Александр Владимирович! Человечество в единичных случаях способно искренне признать, что ошибалось. Обычно это признание идет после кровопролитных проигранных сражений. Кроме того, Витковский эгоцентрик и бизнесмен. Он вовсе не думал о Пастернаке так уж плохо. Ему нужно было принизить Пастернака в глазах тогдашних спонсоров. Что, в общем, у него получилось. Мнение о том, что Пастернак ошибался, злоупотребляя просторечиями, крайне широко распространилось как раз после высказываний Витковского. В дискуссиях 70-х речь шла всего лишь о пастернаковских "вольностях", в пику которым тогда пытались разработать научную теорию перевода. Правда, получалась убогая эклектика, а не научная теория.

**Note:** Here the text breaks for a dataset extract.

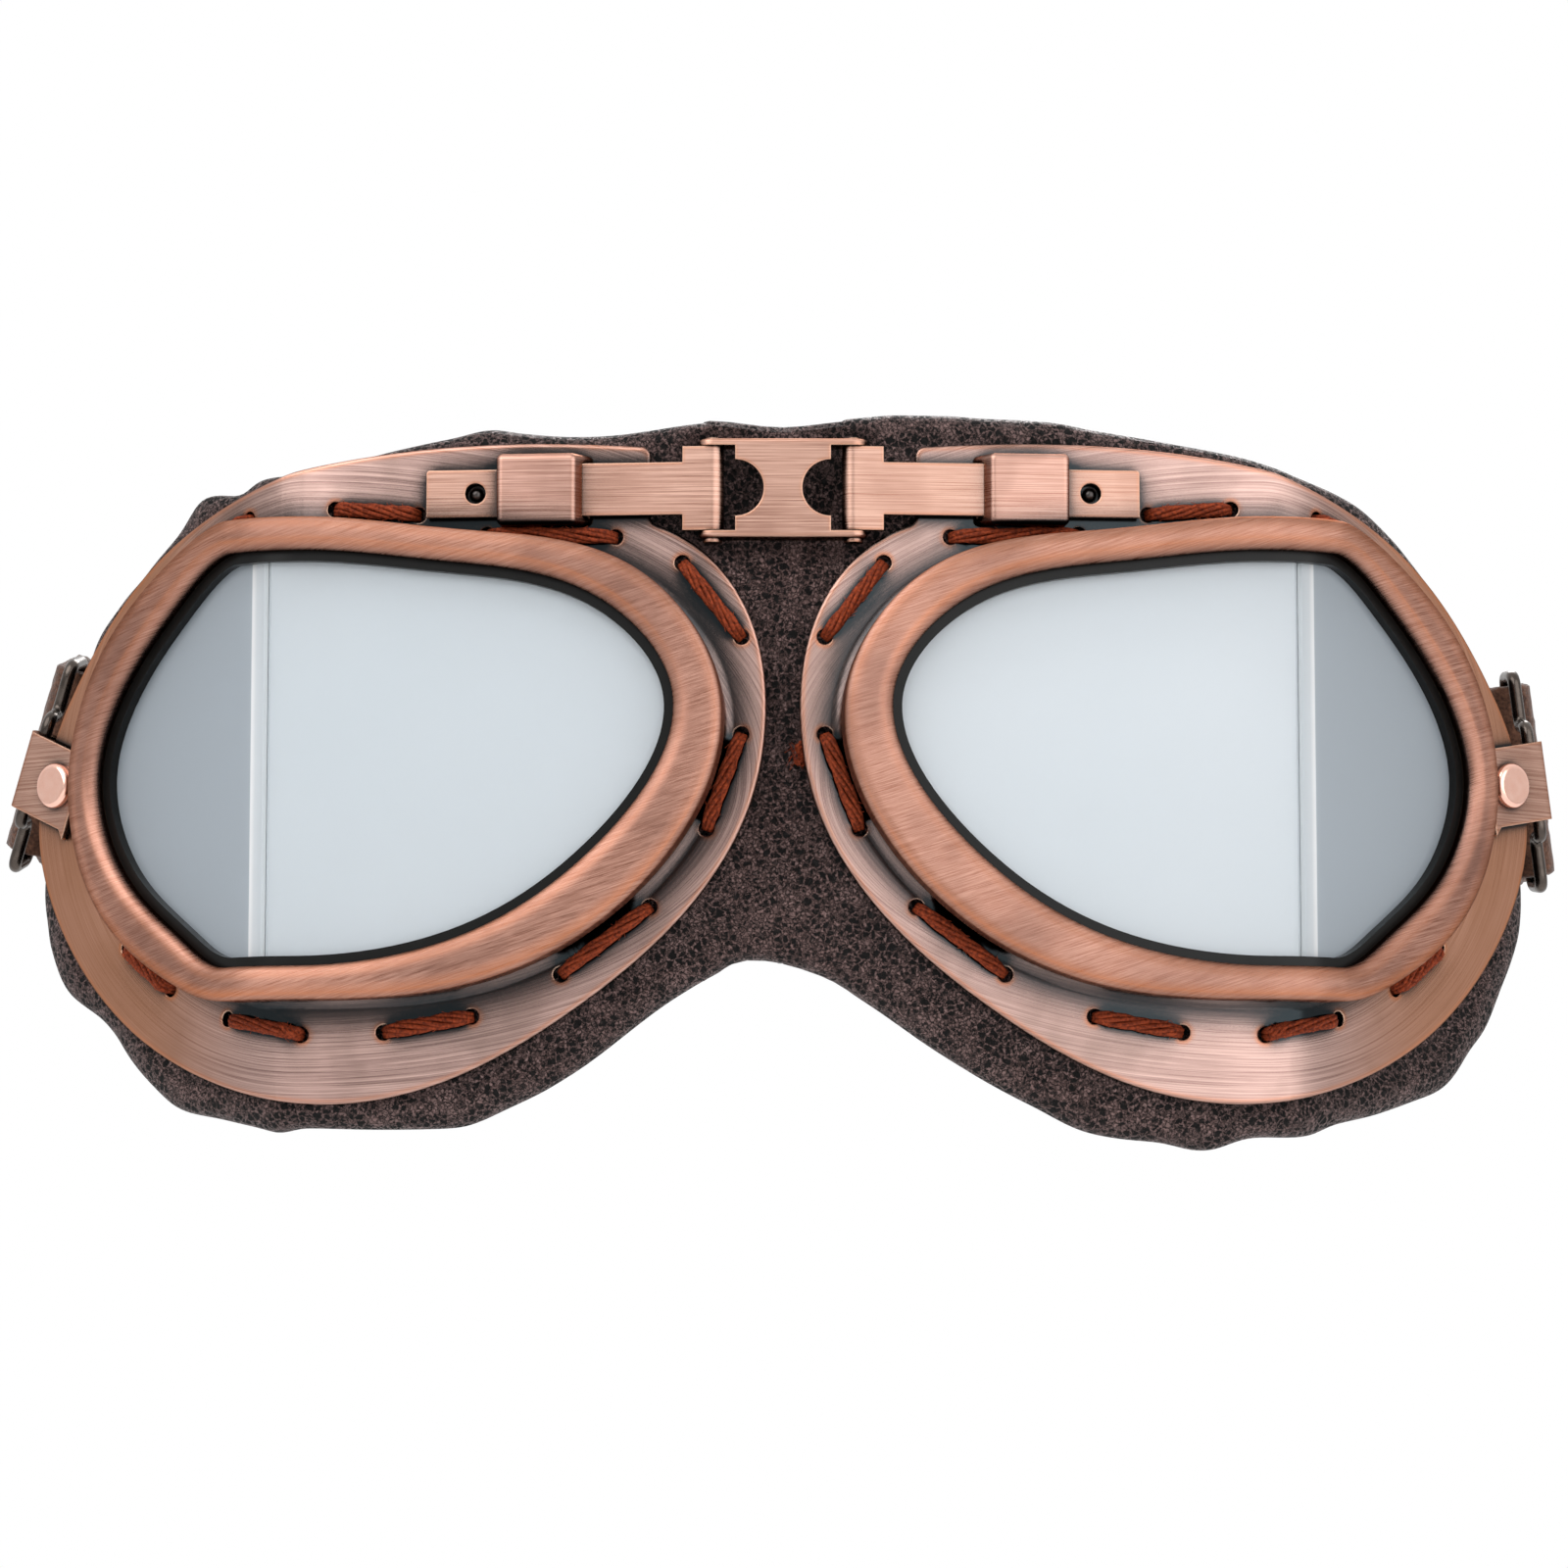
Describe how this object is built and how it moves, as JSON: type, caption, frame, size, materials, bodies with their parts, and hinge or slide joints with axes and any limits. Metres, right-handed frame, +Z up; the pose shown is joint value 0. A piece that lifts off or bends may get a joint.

Булгарина я, признаюсь, не читал вообще. Верю анализу иных специалистов по литературе того времени.
Вообще-то Витковский пытался дискредитировать не Пастернака, а Маршака. Вот комментарий к Маршаку на ВП:
https://www.vekperevoda.com/1887/marshak.htm
«Присваивал чужие переводы и стихи (о чем см. в «Дневнике» К. Чуковского), — но, редактируя чужое, делал шедевры».
Что же за «чужие переводы» он присвоил? Маршак закончил начатый и брошенный Чуковским перевод из Киплинга (Чуковский перевел 4 строки и «подарил» их Маршаку), а также «перебегал дорогу» другим переводчикам — с «Детками в клетке» и стихами Л. Квитко. Вот о чем в действительности пишет Чуковский. Поступки неэтичные, но при чем здесь плагиат?
Не знаю и знать не хочу, что писал о Пастернаке Витковский, но о недостатках переводов Пастернака — по крайней мере, из Шекспира — высказывался М.М. Морозов в письмах к самому переводчику. Думаю, что после профессора Морозова критика Пастернака стала общим местом.
Поскольку у нас отчасти разное информационное поле, уважаемый Александр Владимирович, (что естественно) то при общем сходстве подходов, начинаются разборки по частностям. Я говорю по личным контактам с Витковским, продолжавшимся довольно тесно лет 15. При мне Витковский Маршака не третировал, а вот Пастернака - да. Кто такой профессор Морозов мне не ведомо. Зато я имел письменные продолжительные беседы с Р. Чайковским, в которых он излагал свое мнение на события. Я знаю ситуацию изнутри, а вот сличать чужие статьи, особенно после 2000 года не возьмусь.
Для меня важно, что "живая" критика и Маршака, и Пастернака - глупость, типичная конъюнктура. Это не значит, что этих переводчиков не за что критиковать. Но то, чего им вменяют - несусветная одностороннесть в подходах. Бессмысленно спорить, кто перевел сонеты Шекспира лучшее, ясно, что исторически победил Маршак, будучи ближе к народу.
Вы цепляетесь (можно подобрать другое слово) за чье-то частное мнение. Но тогда надо писать серьезную статью, оную частность опровергающую в прессе для потомков. Мандельштама вот обвиняли в плагиате: где поэт Мандельштам, а где его зоилы. Пасквили Антипова, полагаю, уже никто не принимает всерьез.
Морозов Михаил Михайлович - крупнейший советский шекспировед до А.А. Аникста. Его переписка с Пастернаком по поводу переводов Шекспира довольно хорошо известна, она публиковалась в "Мастерстве перевода".
Игорь, понравилась формальная сторона, хотя я бы мужские клаузулы в финале постарался сохранить. Но важный финал? Насколько труд и горе соответствуют ("dunkel sein und sich bemühn") темноте и усилиям? Да. труд/усилия - хорошая замена, но вот "темнота" и "горе"? Мне кажется, что вообще для Рильке это "dunkel sein" - один из лейтмотивов? Интересно, почему Вы остановились на "горе"?